If you are of the salmonella frame of mind, I invite you to not take this joy away from me.
In the spirit of transparency, I may or may not have used the spatula to get every last bit of goodness. Despite my best intention of being a grown woman with self-control, I am also a grown woman who affirms certain grown woman stereotypes, one of which is having a love of chocolate.
What kind of monsters don’t like chocolate?
As soon as someone says they don’t like chocolate, you can 100 per cent begin the first stages of the Turing test to see if they’re actually a robot. Don’t trust these people! (And also be a little wary of the ones who say white chocolate is their favourite. I don’t know about those people, either.)

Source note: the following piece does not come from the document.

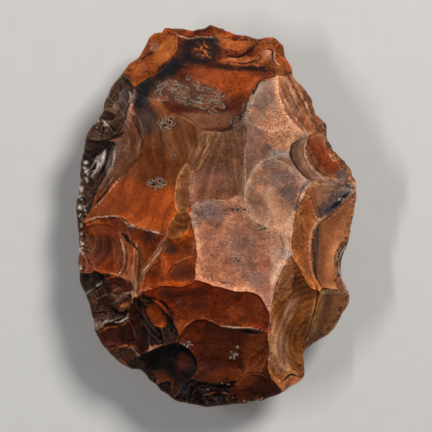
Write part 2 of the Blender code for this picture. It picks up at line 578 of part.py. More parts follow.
def hand_axe_mesh():
    """The whole axe as one closed mesh, in metres."""
    rim = smooth_loop(PLAN, EDGE_SPACING)
    upper_loops = [smooth_loop(scar.outline, EDGE_SPACING) for scar in UPPER_SCARS]
    lower_loops = [smooth_loop(scar.outline, EDGE_SPACING) for scar in lower_scars(rim)]
    lower_loops.append(smooth_loop(sole_outline(), EDGE_SPACING))

    rim_height = both_faces(rim, rim)[0]
    vertices = [(x, y, z) for (x, y), z in zip(rim, rim_height)]
    faces = []
    for side, loops in enumerate((upper_loops, lower_loops)):
        plan, corners, place_in_rim = face_network(rim, loops).triangles()
        height = both_faces(plan, rim)[side]
        numbers = []
        for index, (x, y) in enumerate(plan):
            if index in place_in_rim:
                numbers.append(place_in_rim[index])
                continue
            numbers.append(len(vertices))
            vertices.append((x, y, height[index]))
        for face in corners:
            loop = [numbers[corner] for corner in face]
            faces.append(loop[::-1] if side == 1 else loop)

    mesh = bpy.data.meshes.new("hand_axe")
    centre_x, centre_y = 0.5 * (rim.min(axis=0) + rim.max(axis=0))
    placed = [((x - centre_x) * MM, (y - centre_y) * MM, (z + LOWER_DEPTH) * MM)
              for x, y, z in vertices]
    mesh.from_pydata(placed, [], faces)
    mesh.validate()
    return mesh


def flint_material():
    material = bpy.data.materials.new("flint")
    material.use_nodes = True
    shader = material.node_tree.nodes["Principled BSDF"]
    shader.inputs["Base Color"].default_value = FLINT_COLOUR
    shader.inputs["Roughness"].default_value = FLINT_ROUGHNESS
    shader.inputs["Metallic"].default_value = 0.0
    return material


def main():
    for old in list(bpy.data.objects):
        bpy.data.objects.remove(old, do_unlink=True)
    mesh = hand_axe_mesh()
    mesh.shade_smooth()
    mesh.set_sharp_from_angle(angle=math.radians(SHARP_ANGLE))
    mesh.materials.append(flint_material())
    axe = bpy.data.objects.new("hand_axe", mesh)
    bpy.context.scene.collection.objects.link(axe)


main()
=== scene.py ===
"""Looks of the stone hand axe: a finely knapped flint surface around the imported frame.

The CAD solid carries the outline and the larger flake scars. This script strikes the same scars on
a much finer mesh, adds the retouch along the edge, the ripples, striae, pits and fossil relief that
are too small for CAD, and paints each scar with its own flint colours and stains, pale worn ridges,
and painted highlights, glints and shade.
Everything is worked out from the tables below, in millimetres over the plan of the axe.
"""

import math
from collections import namedtuple

import bpy
import numpy as np
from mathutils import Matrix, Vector
from mathutils.geometry import delaunay_2d_cdt


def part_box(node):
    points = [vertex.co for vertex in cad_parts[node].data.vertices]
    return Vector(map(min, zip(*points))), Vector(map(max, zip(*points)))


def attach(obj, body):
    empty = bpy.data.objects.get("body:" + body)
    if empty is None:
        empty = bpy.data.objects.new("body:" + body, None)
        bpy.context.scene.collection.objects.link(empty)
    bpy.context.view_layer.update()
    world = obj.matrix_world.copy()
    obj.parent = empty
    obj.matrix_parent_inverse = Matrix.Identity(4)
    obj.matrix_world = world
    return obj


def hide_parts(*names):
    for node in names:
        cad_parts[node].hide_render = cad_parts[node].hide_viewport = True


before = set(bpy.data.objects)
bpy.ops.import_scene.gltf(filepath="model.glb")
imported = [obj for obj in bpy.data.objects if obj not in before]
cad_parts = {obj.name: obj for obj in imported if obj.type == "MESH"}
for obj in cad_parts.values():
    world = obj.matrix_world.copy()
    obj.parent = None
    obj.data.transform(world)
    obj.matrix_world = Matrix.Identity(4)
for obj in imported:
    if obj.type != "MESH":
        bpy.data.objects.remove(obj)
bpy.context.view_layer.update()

# ---------------------------------------------------------------- sizes (millimetres)
MM = 0.001                    # metres in a millimetre
LOWER_DEPTH = 19.0            # from the middle of the cutting edge down to the ground
SOLE_LENGTH = 24.0            # flat remnant on the underside, along Y
SOLE_BREADTH = 32.0           # and across X
SOLE_CENTRE = (0.5, -3.0)
EDGE_WAVE = 0.9               # how far the cutting edge wanders up and down
EDGE_FALL = 0.62              # slope of both rough-out faces just outside the edge
FLOOR_FLATNESS = 0.66         # below 1 a scar has a flatter floor and steeper sides
PROBE_SPACING = 0.9           # distance between the heights read along a scar's outline
WELD_REACH = 7.0              # how far in the faces bend to meet at the cutting edge
WEDGE = 0.55                  # least thickness near the cutting edge, per millimetre inside it
WEDGE_REACH = 16.0            # how far in that least thickness matters
SOLE_STEP = 0.35              # how far the rest of the underside stays above the flat sole
UPPER_SPACING = 0.38          # distance between mesh points on the upper face
LOWER_SPACING = 0.80          # and on the underside
DETAIL_SPACING = 0.25         # and where fossils and pits need more
GUIDE_SPACING = 1.5           # along the coarse cutting edge that the rough-out is hung from
RIM_NICKS = 0.42              # how far small nicks move the cutting edge in plan
RAGGEDNESS = 0.45             # how far scar outlines wander from their smooth curves
SHARP_ANGLE = 38.0            # degrees above which an edge between facets is drawn sharp
EDGE_RUN_ON = 8.0             # how far past the cutting edge the rough-outs are laid down
LOOP_STEP = 6                 # one in so many points of a loop, where a rough loop will do
BATCH = 8000                  # points handled at once, so that the tables stay small
LINE_ROOM = 0.62              # least room round a new point on a line, as a share of the spacing
FILL_ROOM = 0.72              # and round one between the lines
TIE_REACH = 1.5               # how far a line's end looks for a point to tie to, as such a share
SWELL_ROUNDS = 40             # rounds of averaging that bring out the broad swells and hollows for the painted shade
SEED = 11                     # most noises and random draws add their own number to this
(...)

While I wait for these brownies—that may or may not make it to my workplace in one piece—to bake, can we just talk about the difficulty of getting the batter into all four corners of the pan when the pan is lined with parchment paper? It’s really difficult. Because as soon as you push it in one direction, the entire parchment base moves with it, so you have to hold the base, but then it lifts up in the corner you’re holding, so you have to try to lift and slide like Ross trying to get his 30th-birthday-present-to-himself out of its parking spot.
As previously discussed, when I bake, I usually start the timer with less time than the recipe says. And then I work my way up. Pretty sure I’ve gone over by a good 5 or 10 minutes with this one, as you can clearly see with the multiple stabbings in the middle of the pan:
Also I risked burning my tongue each time after I checked the doneness of the centre by licking the knives. And let me just say, it was so very much incredibly worth it.
These have got to be the best brownies I’ve ever made in my life, and I haven’t even properly eaten one yet. I’ve had the raw batter and the slightly-less-than-raw batter, so I can only assume the completely cooked batter is just as scrumptious.
UPDATE: I ate one and I’m in love. I found that happy medium after all.